Kesan artistik dapat saya rasakan cukup jelas lewat bagaimana Kubrick mencoba menampilkan setiap set dengan detil, terdiri dari banyak objek, yang sudah pasti akan memakan banyak waktu. Juga bagaimana Ia menggambarkan setiap adegan yang ritme yang cukup lambat dan dialog yang menarik. Yang menurut cukup artistik selanjutnya adalah bagaimana penggambaran pada karakter Alice, yang ditampilkan se-sensual mungkin, mulai dari rear frontal nudity, lalu berlanjut ke adegan topless, dan berakhir dengan sebuah adegan seks.

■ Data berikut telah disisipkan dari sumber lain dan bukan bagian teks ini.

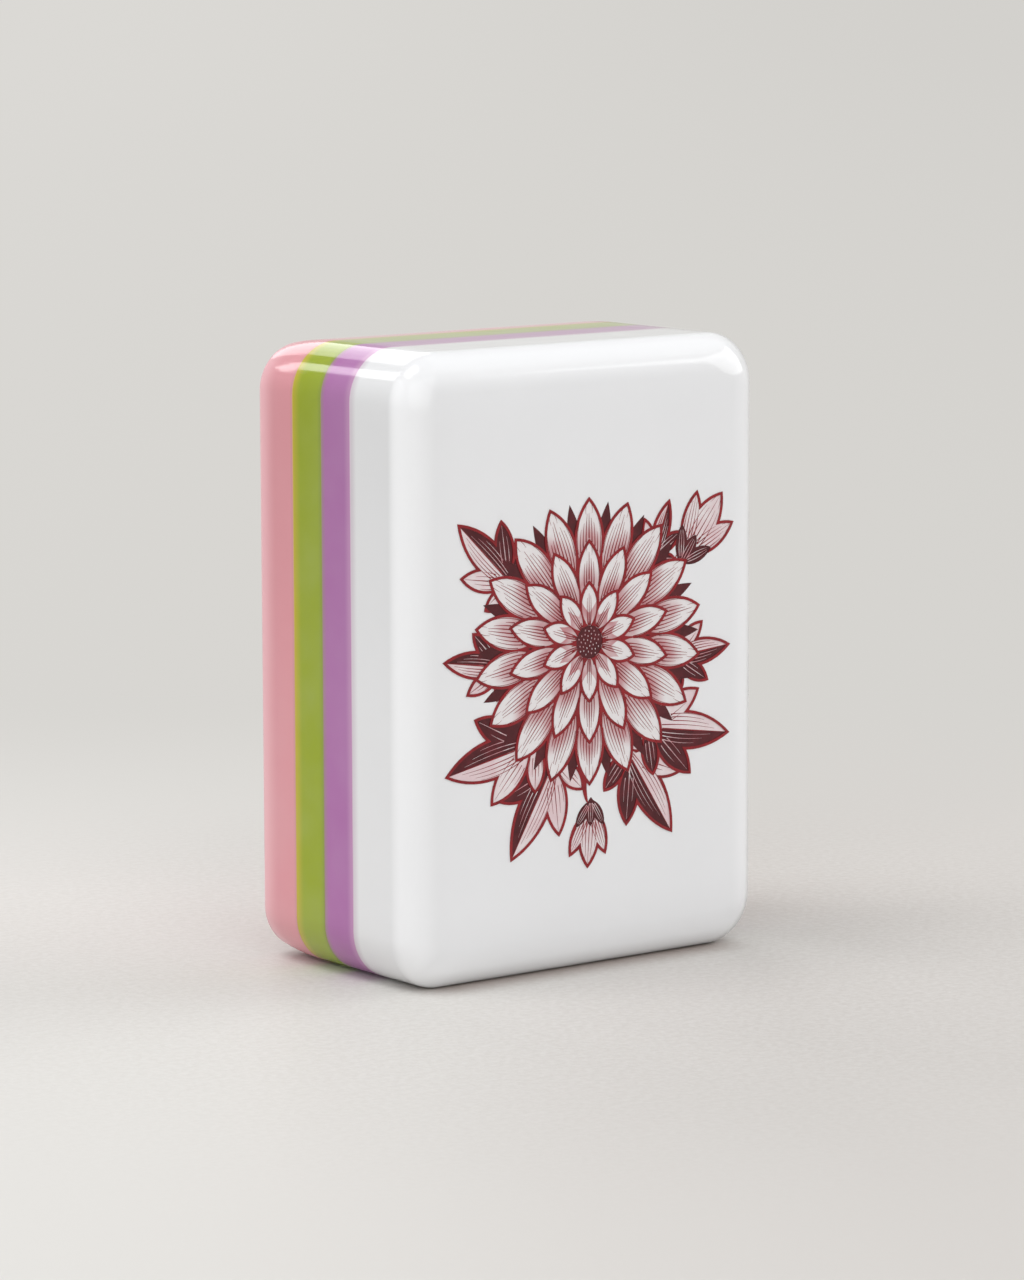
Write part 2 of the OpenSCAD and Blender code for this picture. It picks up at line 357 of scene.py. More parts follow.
def feed(tree, socket, value):
    """Links a socket to the output given, or sets it to the plain value given."""
    if isinstance(value, bpy.types.NodeSocket):
        tree.links.new(value, socket)
    elif value is not None:
        socket.default_value = value


def math_node(tree, operation, first, second=None):
    node = tree.nodes.new("ShaderNodeMath")
    node.operation = operation
    for socket, value in zip(node.inputs, (first, second)):
        feed(tree, socket, value)
    return node.outputs[0]


def plus(tree, first, second):
    return math_node(tree, "ADD", first, second)


def minus(tree, first, second):
    return math_node(tree, "SUBTRACT", first, second)


def times(tree, first, second):
    return math_node(tree, "MULTIPLY", first, second)


def absolute(tree, value):
    return math_node(tree, "ABSOLUTE", value)


def length_node(tree, first, second):
    """Length of the line whose two sides are given."""
    return math_node(tree, "SQRT", plus(tree, times(tree, first, first), times(tree, second, second)))


def ramp_node(tree, value, start, end, low=0.0, high=1.0):
    """A smooth change from low to high while value runs from start to end."""
    node = tree.nodes.new("ShaderNodeMapRange")
    node.interpolation_type = "SMOOTHSTEP"
    settings = {"Value": value, "From Min": start, "From Max": end, "To Min": low, "To Max": high}
    for name, setting in settings.items():
        feed(tree, node.inputs[name], setting)
    return node.outputs["Result"]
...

Yang lebih menarik lagi adalah penggambaran Kubrick pada masked sex party di sebuah mansion. Mulai dari bagaimana suasana digambarkan cukup misterius, dari simbolisasi topeng-topeng yang dikenakan, lalu berlanjut dengan proses ritual yang berakhir dengan tampilan sex orgy. Kubrick menggunakan banyak pemain yang terlihat nude dalam film ini, namun ditutup dengan topeng. Sedikit bicara tentang tema yang diangkat, Kubrick juga sedikit menyentil topik underage sex and prostitution serta drug yang juga bumbu cerita perjalanan Bill.
Melihat peran Tom Cruise dalam film ini yang menjadi pusat cerita, ternyata tidak semenarik dengan yang diperlihatkan Nicole Kidman. Kidman menampilkan sosok karakter yang sedikit “agak-agak”, tetapi hadir dengan sangat berkarakter dan seksi, terutama ketika Ia menggunakan kaca mata bulat yang selalu dikenakan saat Ia di rumah.

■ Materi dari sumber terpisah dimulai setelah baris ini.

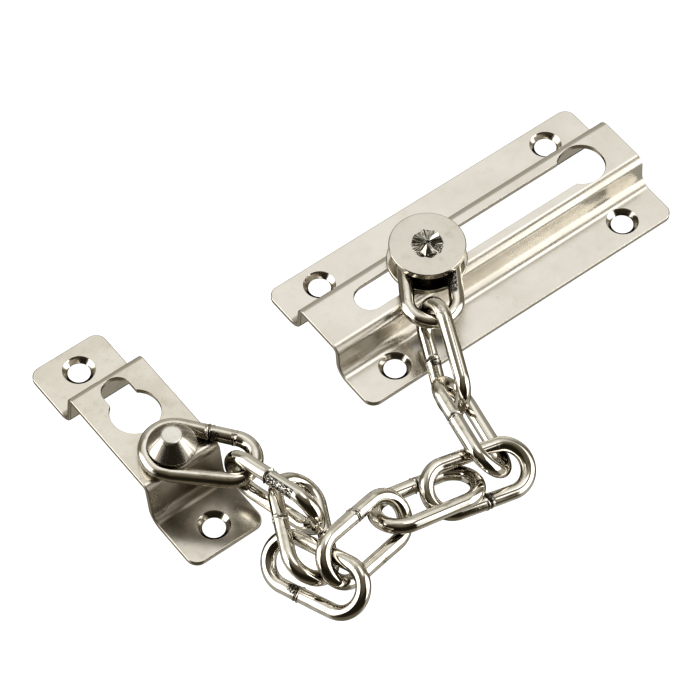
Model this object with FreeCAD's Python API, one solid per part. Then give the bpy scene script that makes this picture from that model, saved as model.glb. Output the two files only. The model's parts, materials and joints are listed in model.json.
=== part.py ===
"""Door chain guard: a slide plate, a slider in its keyhole slot, a ten-link chain and a keeper plate.

Frame: millimetres, +Z up. The origin is the centre of the slide plate's footprint, on its back face.
+X runs along the slot, from its closed end to its keyhole. Both plates' backs lie on Z = 0.
"""
import FreeCAD
import Part
import math
import os

from FreeCAD import Vector

# pressed sheet
sheet_t = 1.2
slide_bend_r_top = 1.6
keeper_bend_r_top = 1.2
bend_r_foot = 3.0
corner_r = 2.5
# countersunk screw holes, 90 degree countersinks
hole_r = 2.35
sink_r = 3.4
# slide plate
slide_len = 80.0
slide_width = 35.5
slide_height = 8.4
slide_web_half = 6.25
slide_foot_half = 6.8
slide_hole_pitch_x = 60.0
slide_hole_pitch_y = 25.4
slot_width = 6.5
slot_end_x = -26.7
keyhole_x = 28.9
keyhole_r = 5.05
# slider
slider_x = -12.0
washer_r = 8.35
cap_r = 7.95
disc_edge = 0.15
washer_t = 1.0
cap_t = 1.5
groove_h = 3.4
link_top_gap = 0.1
running_gap = 0.05
neck_r = 2.4
shoulder_r = 2.9
stud_head_r = 4.7
stud_head_t = 1.6
stake_r = 3.2
stake_h = 0.8
stake_bore_r = 1.9
stake_grooves = 8
stake_groove_start = 0.3
stake_groove_flare = 0.39
stake_groove_depth = 0.85
# chain links
wire_d = 3.1
link_len = 25.4
link_width = 13.1
wire_gap = 0.2
# the last link is opened wider at its rivet end
last_tail_r = 4.95
last_nose_r = 5.75
last_pitch = 11.3
last_heading = 132.0
last_slack = 0.3
# keeper
keeper_x = -81.6
keeper_y = 2.2
keeper_len = 57.5
keeper_width = 17.6
keeper_height = 10.6
keeper_web_half = 13.1
keeper_foot_half = 14.4
keeper_hole_pitch = 46.4
keeper_big_r = 5.2
keeper_big_y = 2.7
keeper_small_r = 3.2
keeper_small_y = 8.95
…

Film ini berdurasi cukup panjang, sekitar 159 menit, ternyata menjadi sebuah tontonan yang agak sedikit menghibur namun mencekam. Beberapa kali saya cukup tertipu dengan adegan yang dikesankan cukup vulgar, tetapi ternyata tidak. Film ini ditutup dengan sebuah interesting ending dan menjadi film Kubrick favorit saya setelah “The Shining.”